--- start of Collected data ---

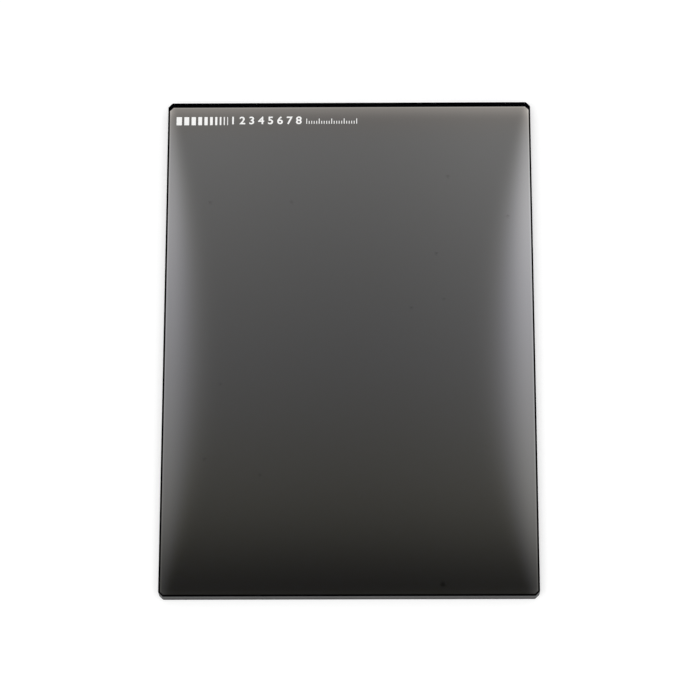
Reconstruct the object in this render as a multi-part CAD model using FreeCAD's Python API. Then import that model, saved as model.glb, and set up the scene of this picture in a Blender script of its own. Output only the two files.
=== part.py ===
import FreeCAD, Part
import os

# A rectangular neutral density filter: one sheet of optical glass for a matte box tray.
# Millimetres. The plate lies on its back face, with the origin at the middle of that face.
# +X runs across the plate, +Y along it towards the marked end, +Z out of the front face.

# The glass
plate_width = 101.6  # 4 inches, the side that fills the tray's width
plate_length = 143.5  # 5.65 inches, the side that slides into the tray
plate_thickness = 4.0

# The grinding
corner_cut = 1.2  # leg of the flat ground across each corner of the sheet
edge_bevel = 0.3  # leg of the 45 degree bevel that runs round both polished faces
face_blend = 0.3  # radius left at each corner of a polished face, inside the bevel


def upright_edges(shape):
    # The edges that run from the back face to the front face
    return [edge for edge in shape.Edges if edge.BoundBox.ZLength > plate_thickness / 2]


def face_edges(shape):
    # The edges that run round the back face and the front face
    return [edge for edge in shape.Edges if edge.BoundBox.ZLength < plate_thickness / 2]


def cut_sheet():
    # The sheet as it is sawn, centred across and along, with its back face at Z = 0
    corner = FreeCAD.Vector(-plate_width / 2, -plate_length / 2, 0)
    return Part.makeBox(plate_width, plate_length, plate_thickness, corner)


def grind_corners(sheet):
    # A flat across each corner, then a radius where each flat runs into a side.
    # The radius is larger than the bevel, so that the bevel keeps its width round it.
    side_blend = face_blend + edge_bevel
    flats = sheet.makeChamfer(corner_cut, upright_edges(sheet))
    return flats.makeFillet(side_blend, upright_edges(flats))


def grind_bevels(sheet):
    # One unbroken bevel round each face, over the sides, the corner flats and their radii
    return sheet.makeChamfer(edge_bevel, face_edges(sheet))


filter_plate = grind_bevels(grind_corners(cut_sheet()))

os.makedirs("parts", exist_ok=True)
filter_plate.exportStep("parts/filter_plate.step")

volume = filter_plate.Volume
box = filter_plate.BoundBox
print(f"filter_plate: valid {filter_plate.isValid()}, {len(filter_plate.Solids)} solid, "
      f"{len(filter_plate.Faces)} faces, {volume:.1f} mm3")
print(f"box: {box.XLength:.3f} x {box.YLength:.3f} x {box.ZLength:.3f} mm, bottom at Z = {box.ZMin:.3f}")
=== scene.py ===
from math import cos, log, radians, sin, sqrt, tan
import bmesh
import bpy
from mathutils import Matrix, Vector


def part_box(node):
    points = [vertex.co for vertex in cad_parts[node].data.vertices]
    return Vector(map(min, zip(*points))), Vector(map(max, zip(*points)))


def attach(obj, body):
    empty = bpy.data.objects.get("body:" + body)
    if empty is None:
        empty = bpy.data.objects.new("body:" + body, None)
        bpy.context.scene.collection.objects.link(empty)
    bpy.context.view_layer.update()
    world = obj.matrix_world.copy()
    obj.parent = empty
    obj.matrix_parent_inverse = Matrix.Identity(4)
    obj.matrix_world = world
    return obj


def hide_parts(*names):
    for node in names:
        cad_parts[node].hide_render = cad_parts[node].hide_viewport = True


# A glass neutral density filter lying on a pale studio floor, in metres

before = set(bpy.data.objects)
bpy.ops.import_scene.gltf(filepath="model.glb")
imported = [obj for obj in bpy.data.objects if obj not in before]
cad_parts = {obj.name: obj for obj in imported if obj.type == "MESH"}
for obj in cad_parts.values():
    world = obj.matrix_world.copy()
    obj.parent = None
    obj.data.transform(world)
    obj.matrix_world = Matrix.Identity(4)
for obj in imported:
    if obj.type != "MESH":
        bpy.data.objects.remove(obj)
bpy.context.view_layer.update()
plateLow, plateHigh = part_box("filter_plate")
plateSize = plateHigh - plateLow
mm = 0.001


# Node helpers

class Wire:
    # an output socket in plain arithmetic, where each sign adds a Math node
    def __init__(self, nodes, socket):
        self.nodes = nodes
        self.socket = socket

    def maths(self, operation, *values):
        return self.nodes.add("Math", {"operation": operation}, dict(enumerate(values)))

    def __add__(self, other):
        return self.maths("ADD", self, other)

    def __sub__(self, other):
        return self.maths("SUBTRACT", self, other)

    def __rsub__(self, other):
        return self.maths("SUBTRACT", other, self)

    def __mul__(self, other):
        return self.maths("MULTIPLY", self, other)

    def __truediv__(self, other):
        return self.maths("DIVIDE", self, other)

    __radd__ = __add__
    __rmul__ = __mul__

    def most(self, other):
        return self.maths("MAXIMUM", self, other)

    def unsigned(self):
        return self.maths("ABSOLUTE", self)

    def above(self, limit):
        return self.maths("GREATER_THAN", self, limit)

    def rise(self, start, end):
        # 0 at start and 1 at end, eased at both
        settings = {"interpolation_type": "SMOOTHSTEP"}
        return self.nodes.add("MapRange", settings, {"Value": self, "From Min": start, "From Max": end})

    def fade(self, reach):
        # a soft bell: 1 at zero, nearly gone at twice the reach
        share = self / reach
        return self.maths("EXPONENT", share * share * -1)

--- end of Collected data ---

_Problem:_ Return exactly the lines above from the line that has "volume = filter_plate.Volume" through the line that has "# Node helpers", inclusive, and nothing else.

_Expected output:_
volume = filter_plate.Volume
box = filter_plate.BoundBox
print(f"filter_plate: valid {filter_plate.isValid()}, {len(filter_plate.Solids)} solid, "
      f"{len(filter_plate.Faces)} faces, {volume:.1f} mm3")
print(f"box: {box.XLength:.3f} x {box.YLength:.3f} x {box.ZLength:.3f} mm, bottom at Z = {box.ZMin:.3f}")
=== scene.py ===
from math import cos, log, radians, sin, sqrt, tan
import bmesh
import bpy
from mathutils import Matrix, Vector


def part_box(node):
    points = [vertex.co for vertex in cad_parts[node].data.vertices]
    return Vector(map(min, zip(*points))), Vector(map(max, zip(*points)))


def attach(obj, body):
    empty = bpy.data.objects.get("body:" + body)
    if empty is None:
        empty = bpy.data.objects.new("body:" + body, None)
        bpy.context.scene.collection.objects.link(empty)
    bpy.context.view_layer.update()
    world = obj.matrix_world.copy()
    obj.parent = empty
    obj.matrix_parent_inverse = Matrix.Identity(4)
    obj.matrix_world = world
    return obj


def hide_parts(*names):
    for node in names:
        cad_parts[node].hide_render = cad_parts[node].hide_viewport = True


# A glass neutral density filter lying on a pale studio floor, in metres

before = set(bpy.data.objects)
bpy.ops.import_scene.gltf(filepath="model.glb")
imported = [obj for obj in bpy.data.objects if obj not in before]
cad_parts = {obj.name: obj for obj in imported if obj.type == "MESH"}
for obj in cad_parts.values():
    world = obj.matrix_world.copy()
    obj.parent = None
    obj.data.transform(world)
    obj.matrix_world = Matrix.Identity(4)
for obj in imported:
    if obj.type != "MESH":
        bpy.data.objects.remove(obj)
bpy.context.view_layer.update()
plateLow, plateHigh = part_box("filter_plate")
plateSize = plateHigh - plateLow
mm = 0.001


# Node helpers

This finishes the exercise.